Other aspects of the present invention include a system for controlling the
operations of a locomotive which has a speed indicating means comprising
signal comparator means for comparing signals from two operators onboard a
locomotive, the signal comparator means including a first station and a
second station for use by a respective operator. Each station includes a
plurality of selectively operable switches for selectively creating a
respective first and second output signal, a controller means includes the
signal comparator means for receiving the output signals and comparing the
first and second output signals and providing control output signals to
locomotive controls in response to the comparison of the signals by the
signal comparator means. The controller means further includes a timing
means for establishing a time interval for the comparison of the first and
second output signals by the signal comparator means, the timer interval
being the time between the reception of one output signal and another
output signal. Each station further includes alarm means for providing
alarm indication to the respective operator if a match between the first
and second output signals is not made by the signal comparator means
during the time interval. The controller means will provide a control
output signal for stopping the movement of the locomotive if the first and
second output signals do not match as determined by the signal comparator
means.
Other aspects of the controller means include the reception of a location
signal indicating the position of a locomotive with respect to a known
location, the response timing means responsive to the location indicating
signal for varying the length of the first and second predetermined time
intervals in response to the location of the locomotive. The first and
second stations are enabled by the controller means for providing
respective first and second output signals when any switch is operated. In
addition, controller means enables the first and second stations to
provide the first and second output signals when the speed of a locomotive
exceeds a predetermined speed as established by the controller.
Furthermore, the controller means provides a control output for stopping
the movement of the locomotive if the speed of the locomotive exceeds a
determined speed limit of the locomotive as established by the controller
means after the first and second output signals have been compared by the
signal comparator means. The determined speed is established by the
controller means in response to the selective operation of the switches on
each device. The controller means includes memory means including a
plurality of predetermined speed limits for the locomotive, each
predetermined speed limit corresponding to a predetermined sequence of
operation of the switches on said first and second devices. The controller
means provides for continuation of movement of the locomotive if the speed
of the locomotive is being reduced at a predetermined rate as established
by the controller means.
The controller means includes memory means for storing a plurality of known
railroad wayside signals and their location. The controller means further
including receiving means for receiving a location signal indicating that
the locomotive is approaching a known railroad wayside signal at a known
location, with the controller means providing a warning signal when the
locomotive is within a predetermined distance from the railroad wayside
signal when a location signal is received by the receiving means. The
controller means provides a control output signal for stopping the
locomotive if the first and second output signals do not match the
railroad wayside signal that the locomotive is approaching as determined
by the signal comparator means.

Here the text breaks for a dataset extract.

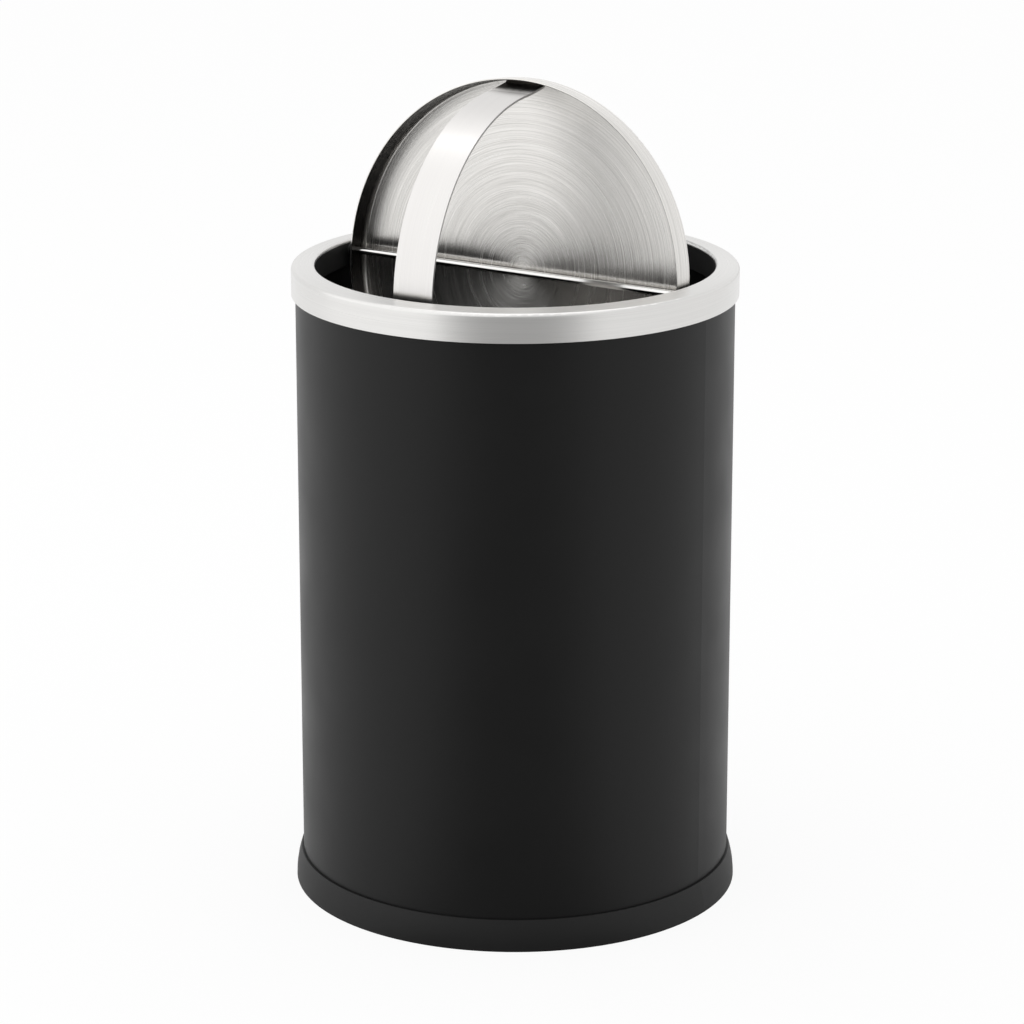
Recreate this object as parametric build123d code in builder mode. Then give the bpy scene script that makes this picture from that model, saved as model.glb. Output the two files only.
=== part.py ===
from build123d import *
from math import cos, radians, sin
import os

os.makedirs("parts", exist_ok=True)

# Lengths are in millimetres. The origin is on the floor in the middle of the base, +Z is up,
# the lid's axle lies along X, and the strap side of the lid faces -Y.

# Can: a rolled steel shell, a pressed bottom plate and a moulded base ring
shell_radius = 123.4
shell_sheet = 0.8
shell_length = 355.6
rim_hem_depth = 5.0
rim_hem_round = 0.3
plate_sheet = 0.8
plate_recess = 5.8
plate_panel_inset = 33.4
plate_panel_rise = 2.0
plate_bend = 1.8
base_ledge_height = 4.0
base_height = 17.8
base_foot_flare = 4.1
base_top_lip = 1.1
base_fit = 0.1
base_flange_width = 17.4
base_flange_thickness = 1.6
base_foot_width = 2.4
base_rib_count = 24
base_rib_thickness = 1.2
base_rib_lift = 0.6

# Screws that hold the base ring to the bottom plate
screw_count = 4
screw_inset = 9.4
screw_first_angle = 45.0
screw_shank_radius = 1.5
screw_length = 9.0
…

The controller means also includes program
means for periodically providing an alerter output signal to require the
creation of the respective first and second output signals by respective
operators, the controller means providing a control output signal for
stopping the movement of a locomotive if the first and second output
signals are not created in response to the alerter signal or the signals
created do not match as determined by the controller means.
Further aspects of the present invention include methods of comparing
signals selectively generated by the operators of a locomotive and
stopping the locomotive if the signal does not match. A time period is
predetermined in which the match must occur or braking will occur. The
devices are enabled when the speed of the locomotive is above a certain
speed and disabled when the speed is below a certain value in order to
accommodate low speed railyard switching where the devices are not as
important as they are during normal rail operations. The methods also
include the ability to override the brake signal. In addition, a proximity
warning signal can be generated by the storing of the wayside signals in
memory and determining the location of the locomotive.
BRIEF DESCRIPTION OF THE SEVERAL VIEWS OF THE DRAWING
The novel features which are believed to be characteristic of this
invention are s et forth with particularity in the appended claims. The
invention itself, however, both as to its organization and method of
operation, together with further objects and advantages thereof, may best
be understood by reference to the following description taken in
connection with the accompanying drawings, in which:
FIG. 1 is a simplified block diagram of the positive signal comparator
according to the present invention;
FIG. 2 is a pictorial diagram of a control pendant of FIG. 1;
FIG. 3 is a block diagram of the master controller of FIG. 1; and
FIG. 4 is a block diagram of a control pendant of FIGS. 1 and 2.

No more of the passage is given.